Data engineering: LLM extraction pipelines over a unified entity graph
PodcastPal
A podcast discovery app built on one unified graph: live events, the host-and-guest relationship web, and the merch those people sell, each enriching the others.
- Role
- Sole engineer, designer, and operator
- Year
- 2026
- Status
- In Development
- Live
- Visit site
- React 19 / Vite / TypeScript
- Python / FastAPI
- Gemini 2.5 Flash (extraction)
- PostgreSQL + PostGIS (Neon)
- Lambda / EventBridge / SQS ingestion
- D3.js / Leaflet
- AWS CDK / Caddy on EC2
5,500+
Podcast episodes ingested and graphed
2026-04 · RSS ingestion + LLM extraction pipeline backfill
Challenge
Podcast events, the web of who hosts and guests on what, and the merch those people endorse are usually three separate features.
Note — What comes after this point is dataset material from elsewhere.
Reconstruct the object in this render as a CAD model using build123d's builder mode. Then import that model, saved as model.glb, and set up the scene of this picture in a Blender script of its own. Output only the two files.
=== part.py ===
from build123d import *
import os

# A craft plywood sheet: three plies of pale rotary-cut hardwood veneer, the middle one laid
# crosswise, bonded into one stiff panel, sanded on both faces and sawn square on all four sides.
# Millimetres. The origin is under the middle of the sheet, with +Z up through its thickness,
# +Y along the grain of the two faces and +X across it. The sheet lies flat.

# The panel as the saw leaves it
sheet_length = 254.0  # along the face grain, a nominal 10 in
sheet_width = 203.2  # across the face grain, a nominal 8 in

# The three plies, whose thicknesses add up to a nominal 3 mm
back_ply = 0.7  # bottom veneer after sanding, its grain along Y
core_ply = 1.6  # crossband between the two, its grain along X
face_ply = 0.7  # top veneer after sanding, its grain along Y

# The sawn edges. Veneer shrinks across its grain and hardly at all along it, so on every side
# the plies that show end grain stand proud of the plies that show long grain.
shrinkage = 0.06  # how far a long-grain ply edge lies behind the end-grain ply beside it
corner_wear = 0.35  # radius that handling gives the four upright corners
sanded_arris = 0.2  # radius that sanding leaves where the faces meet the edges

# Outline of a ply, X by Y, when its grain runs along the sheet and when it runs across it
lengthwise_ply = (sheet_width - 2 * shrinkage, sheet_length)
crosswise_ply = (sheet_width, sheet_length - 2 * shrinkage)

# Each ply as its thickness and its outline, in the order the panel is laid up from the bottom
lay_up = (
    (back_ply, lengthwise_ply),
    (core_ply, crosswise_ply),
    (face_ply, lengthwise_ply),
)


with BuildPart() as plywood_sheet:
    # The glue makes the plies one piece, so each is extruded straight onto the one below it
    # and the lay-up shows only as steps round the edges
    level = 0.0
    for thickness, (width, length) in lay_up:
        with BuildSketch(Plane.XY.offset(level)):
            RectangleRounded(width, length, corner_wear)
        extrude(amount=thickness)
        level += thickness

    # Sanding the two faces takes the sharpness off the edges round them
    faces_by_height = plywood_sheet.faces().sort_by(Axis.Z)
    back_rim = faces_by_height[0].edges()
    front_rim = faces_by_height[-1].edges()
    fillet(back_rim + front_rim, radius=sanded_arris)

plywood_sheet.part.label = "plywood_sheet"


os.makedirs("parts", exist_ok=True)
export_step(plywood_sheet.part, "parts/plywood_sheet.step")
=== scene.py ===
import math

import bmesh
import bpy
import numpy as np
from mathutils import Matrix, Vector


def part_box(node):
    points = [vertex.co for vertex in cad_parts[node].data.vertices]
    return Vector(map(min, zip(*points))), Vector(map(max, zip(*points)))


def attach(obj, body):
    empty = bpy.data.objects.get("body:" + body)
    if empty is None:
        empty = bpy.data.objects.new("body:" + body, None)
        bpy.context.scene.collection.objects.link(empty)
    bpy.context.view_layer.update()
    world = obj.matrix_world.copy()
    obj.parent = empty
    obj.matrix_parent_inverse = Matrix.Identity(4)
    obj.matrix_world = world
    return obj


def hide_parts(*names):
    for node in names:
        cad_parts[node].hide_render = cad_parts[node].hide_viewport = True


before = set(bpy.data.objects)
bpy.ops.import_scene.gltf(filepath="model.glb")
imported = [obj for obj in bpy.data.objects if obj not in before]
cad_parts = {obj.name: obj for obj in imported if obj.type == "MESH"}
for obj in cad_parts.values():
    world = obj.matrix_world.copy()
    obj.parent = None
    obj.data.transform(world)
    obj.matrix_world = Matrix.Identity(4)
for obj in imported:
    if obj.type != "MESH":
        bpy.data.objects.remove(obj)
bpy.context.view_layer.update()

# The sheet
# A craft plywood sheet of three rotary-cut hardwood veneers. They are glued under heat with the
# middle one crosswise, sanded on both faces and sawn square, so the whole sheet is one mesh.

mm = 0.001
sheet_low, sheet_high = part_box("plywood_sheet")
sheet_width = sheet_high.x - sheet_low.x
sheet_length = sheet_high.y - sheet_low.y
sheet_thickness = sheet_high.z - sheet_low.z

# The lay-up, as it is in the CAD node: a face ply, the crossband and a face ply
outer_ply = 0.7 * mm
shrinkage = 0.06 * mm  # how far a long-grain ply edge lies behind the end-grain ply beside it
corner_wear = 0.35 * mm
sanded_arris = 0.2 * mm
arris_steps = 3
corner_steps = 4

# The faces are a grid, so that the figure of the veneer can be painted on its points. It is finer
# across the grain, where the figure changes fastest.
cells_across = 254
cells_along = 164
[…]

PodcastPal treats them as three views of one shared entity graph, so each enriches the others. The engineering challenge is building that graph cheaply and correctly from messy third-party RSS feeds, without a graph database and without letting per-request LLM cost balloon.
Process
Ingestion is a batch pipeline decoupled from the request path: a scheduled Lambda scrapes RSS into an S3 bronze tier, then SQS workers run Gemini 2.5 Flash extraction to build structured entities (podcasts, people, venues, events, merch), so user-facing pages are served from Postgres with no per-request model cost. The graph itself lives in PostgreSQL with PostGIS rather than a dedicated graph database, a deliberate cost decision: recursive queries and junction tables handle the relationship web at expected scale for roughly nothing, versus a graph database’s idle cost. A per-call cost tracker and a budget ceiling keep extraction spend bounded, and the lineage graph is visualized with D3 while events map through Leaflet.
Security was pressure-tested before any beta: the full stack went through a dual-model adversarial audit, two independent AI reviewers working the same brief in isolation, with the findings reconciled into a fix queue. Authorization, JWT validation, and SQL parameterization were confirmed clean, and the full review was closed out before beta.
Result
Deployed to production at podcastpal.io with over 5,500 episodes ingested and graphed. It is pre-launch, not opened to customers, and an entity-resolution pass to improve graph data quality is designed and partly underway. The standout is the discipline: one unified graph as the product spine, built cost-consciously, and audited by two independent AI models before a single customer sees it.